Review of Key Concepts - Chapter 32


  1. Sensory receptors detect, transduce, and amplify stimuli, allowing an animal to perceive its environment. Senses are adaptive. Sensory receptors may form sense organs.
  2. A sensory receptor selectively responds to a single form of energy and converts it to receptor potentials, which change membrane potential in proportion to stimulus strength. If a stimulus remains constant, a sensory receptor ceases to respond (sensory adaptation).
  3. Sensory receptors include chemoreceptors, photoreceptors, and mechanoreceptors.
  4. Invertebrates have chemoreceptors to detect food and perform other functions. Invertebrate photoreceptors contain pigments associated with membranes. Light stimulation alters the pigment and changes the charge across the membrane, which may generate an action potential. Visual systems range from simple ocelli to compound eyes to complex lens systems. Invertebrate hearing depends on setae and tympanal organs, and balance and equilibrium depend on statolith crystals within statocysts.
  5. Vertebrate sensory systems are similar in structure and function in different species, but they may be located in different parts of the body. Some species have senses humans do not have.
  6. Humans perceive smell when odorant molecules bind receptors in the olfactory epithelium of the nasal passages. The brain perceives a smell by evaluating the pattern of olfactory receptor cells that bind odorant molecules. Humans perceive taste when chemicals stimulate receptors within taste buds. Humans perceive vision with a complex lens system in the eye.
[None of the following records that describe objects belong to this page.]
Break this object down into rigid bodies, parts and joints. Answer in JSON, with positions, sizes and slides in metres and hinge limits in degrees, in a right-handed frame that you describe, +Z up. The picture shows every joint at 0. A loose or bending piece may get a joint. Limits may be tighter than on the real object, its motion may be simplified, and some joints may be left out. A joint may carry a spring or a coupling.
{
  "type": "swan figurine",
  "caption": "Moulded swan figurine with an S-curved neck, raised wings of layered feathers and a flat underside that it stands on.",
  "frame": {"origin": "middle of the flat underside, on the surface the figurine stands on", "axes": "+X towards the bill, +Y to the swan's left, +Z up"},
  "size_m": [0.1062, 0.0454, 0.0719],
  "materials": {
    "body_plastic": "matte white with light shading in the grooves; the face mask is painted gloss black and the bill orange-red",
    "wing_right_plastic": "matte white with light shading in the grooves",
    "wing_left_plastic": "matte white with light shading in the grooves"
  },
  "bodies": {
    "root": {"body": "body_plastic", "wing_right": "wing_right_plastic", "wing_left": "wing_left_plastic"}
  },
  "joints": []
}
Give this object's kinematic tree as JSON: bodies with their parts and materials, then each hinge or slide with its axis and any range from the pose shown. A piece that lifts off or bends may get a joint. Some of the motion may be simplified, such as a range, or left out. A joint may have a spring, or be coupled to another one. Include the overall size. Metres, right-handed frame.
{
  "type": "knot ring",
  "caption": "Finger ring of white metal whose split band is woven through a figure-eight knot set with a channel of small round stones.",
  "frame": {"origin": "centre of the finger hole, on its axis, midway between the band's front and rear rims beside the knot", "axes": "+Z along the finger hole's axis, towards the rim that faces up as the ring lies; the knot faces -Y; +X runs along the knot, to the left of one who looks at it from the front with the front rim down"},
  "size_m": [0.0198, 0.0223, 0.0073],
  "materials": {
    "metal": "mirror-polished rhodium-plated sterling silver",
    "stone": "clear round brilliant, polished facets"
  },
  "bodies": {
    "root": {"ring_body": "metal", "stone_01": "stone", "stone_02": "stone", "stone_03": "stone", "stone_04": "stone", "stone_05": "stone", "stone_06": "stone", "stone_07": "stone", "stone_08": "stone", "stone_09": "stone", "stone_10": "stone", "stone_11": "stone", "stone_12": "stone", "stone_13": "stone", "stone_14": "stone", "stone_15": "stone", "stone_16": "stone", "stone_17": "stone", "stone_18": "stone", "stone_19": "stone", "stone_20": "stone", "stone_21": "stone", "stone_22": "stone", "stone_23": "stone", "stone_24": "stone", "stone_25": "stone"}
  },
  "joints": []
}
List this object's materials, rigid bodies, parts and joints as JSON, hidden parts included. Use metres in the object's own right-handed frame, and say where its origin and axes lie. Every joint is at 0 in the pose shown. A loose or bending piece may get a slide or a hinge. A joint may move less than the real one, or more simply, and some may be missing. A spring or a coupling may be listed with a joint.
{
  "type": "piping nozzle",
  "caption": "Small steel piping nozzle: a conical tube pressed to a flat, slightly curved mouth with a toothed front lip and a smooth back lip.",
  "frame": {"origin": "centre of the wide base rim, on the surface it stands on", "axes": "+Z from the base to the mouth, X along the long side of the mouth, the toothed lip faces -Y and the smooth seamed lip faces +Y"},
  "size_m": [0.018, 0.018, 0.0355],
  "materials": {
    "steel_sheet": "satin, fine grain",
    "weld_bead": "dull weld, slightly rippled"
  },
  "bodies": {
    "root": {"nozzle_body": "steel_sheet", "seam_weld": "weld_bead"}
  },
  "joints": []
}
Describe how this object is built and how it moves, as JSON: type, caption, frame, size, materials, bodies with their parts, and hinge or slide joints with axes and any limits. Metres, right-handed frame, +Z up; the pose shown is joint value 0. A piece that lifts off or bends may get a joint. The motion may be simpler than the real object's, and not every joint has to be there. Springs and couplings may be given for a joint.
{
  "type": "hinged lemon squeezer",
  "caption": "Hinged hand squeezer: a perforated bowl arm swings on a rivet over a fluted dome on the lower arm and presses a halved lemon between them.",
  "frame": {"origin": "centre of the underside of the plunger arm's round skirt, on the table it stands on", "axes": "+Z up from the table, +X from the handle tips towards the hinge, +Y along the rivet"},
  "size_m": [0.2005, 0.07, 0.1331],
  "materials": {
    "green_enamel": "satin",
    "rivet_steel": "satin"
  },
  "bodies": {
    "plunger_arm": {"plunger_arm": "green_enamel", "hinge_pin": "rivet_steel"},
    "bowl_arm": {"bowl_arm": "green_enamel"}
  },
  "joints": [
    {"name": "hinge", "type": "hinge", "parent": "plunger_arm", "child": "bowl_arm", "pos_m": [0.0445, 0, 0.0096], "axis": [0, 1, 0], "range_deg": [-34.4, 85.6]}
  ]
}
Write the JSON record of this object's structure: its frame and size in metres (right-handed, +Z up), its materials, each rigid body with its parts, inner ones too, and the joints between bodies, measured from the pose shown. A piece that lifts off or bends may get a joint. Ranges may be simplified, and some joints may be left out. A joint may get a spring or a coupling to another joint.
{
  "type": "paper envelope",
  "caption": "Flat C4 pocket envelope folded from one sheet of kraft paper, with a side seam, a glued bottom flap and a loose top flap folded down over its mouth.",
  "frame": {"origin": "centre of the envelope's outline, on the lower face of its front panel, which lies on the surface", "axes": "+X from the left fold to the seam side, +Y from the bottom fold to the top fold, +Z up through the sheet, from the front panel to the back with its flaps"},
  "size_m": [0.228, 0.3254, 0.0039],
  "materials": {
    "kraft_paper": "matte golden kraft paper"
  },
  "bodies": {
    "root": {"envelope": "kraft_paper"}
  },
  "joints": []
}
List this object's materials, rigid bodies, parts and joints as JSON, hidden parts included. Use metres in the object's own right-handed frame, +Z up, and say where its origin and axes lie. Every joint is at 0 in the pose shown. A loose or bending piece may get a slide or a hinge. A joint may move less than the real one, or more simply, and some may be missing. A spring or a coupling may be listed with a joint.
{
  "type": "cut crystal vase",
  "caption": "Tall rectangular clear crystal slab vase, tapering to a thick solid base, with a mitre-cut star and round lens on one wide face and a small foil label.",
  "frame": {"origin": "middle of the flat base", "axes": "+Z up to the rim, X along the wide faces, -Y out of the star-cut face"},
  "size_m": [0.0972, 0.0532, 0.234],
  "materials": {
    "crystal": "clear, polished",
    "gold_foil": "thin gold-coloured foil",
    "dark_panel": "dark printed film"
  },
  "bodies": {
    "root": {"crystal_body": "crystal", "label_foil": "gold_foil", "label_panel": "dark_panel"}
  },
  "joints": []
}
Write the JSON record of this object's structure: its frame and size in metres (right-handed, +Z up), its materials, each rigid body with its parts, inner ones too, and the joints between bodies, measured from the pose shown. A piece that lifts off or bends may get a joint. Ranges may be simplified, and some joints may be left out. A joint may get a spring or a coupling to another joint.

  7. The human eye contains three layers. The outer layer, the sclera, protects. It forms the transparent cornea in the front of the eyeball. The next layer, the choroid coat, is pigmented, located toward the rear of the eye, and absorbs light. In the front of the eye, the choroid coat forms the ciliary body, which controls the shape of the lens that focuses light on the photoreceptors, and the opaque iris. The pupil constricts or dilates to adjust the amount of light entering the eye.
  8. The innermost eye layer is the multilayered retina. Beneath a pigment layer lie photoreceptors: rods for black-and-white vision in dim light and cones for color vision in brighter light. These cells synapse with bipolar cells that form the middle retinal layer. The bipolar cells, in turn, synapse with ganglion cells whose fibers leave the retina as the optic nerve. This nerve carries the neural messages to the brain for interpretation. Light activates rhodopsin in a rod cell in a way that alters ion permeability of the cell membrane, generating action potentials. Three types of cones each contain a pigment that maximally absorbs light of a particular wavelength. The brain interprets the ratio of the activities of the three cone types as a color.
  9. Mechanoreceptors bend in response to sound, body movement, or touch. In human hearing, sound enters the auditory canal, vibrating in the tympanic membrane. These vibrations are transmitted through the middle ear and amplified by three bones, the malleus, incus, and stapes. The movements of these bones change the pressure in fluid within the cochlea, which in turn vibrates the basilar membrane. As the basilar membrane moves, it pushes hair cells against the tectorial membrane, which signals the brain to perceive the pitch of the sound through the location of the moving hair cells. The brain determines the sound's loudness from the frequency of action potentials and the number of stimulated hair cells.
  10. The semicircular canals and the vestibule in the inner ear sense body position and movement. Fluid movement within these areas stimulates sensory hair cells, and the brain interprets this information, providing a sense of equilibrium.
  11. Pacinian corpuscles, Meissner's corpuscles, and free nerve endings are mechanoreceptors that detect touch. Pacinian corpuscles respond to intense pressure, Meissner's corpuscles to gentle pressure, and free nerve endings to touch, pressure, and pain.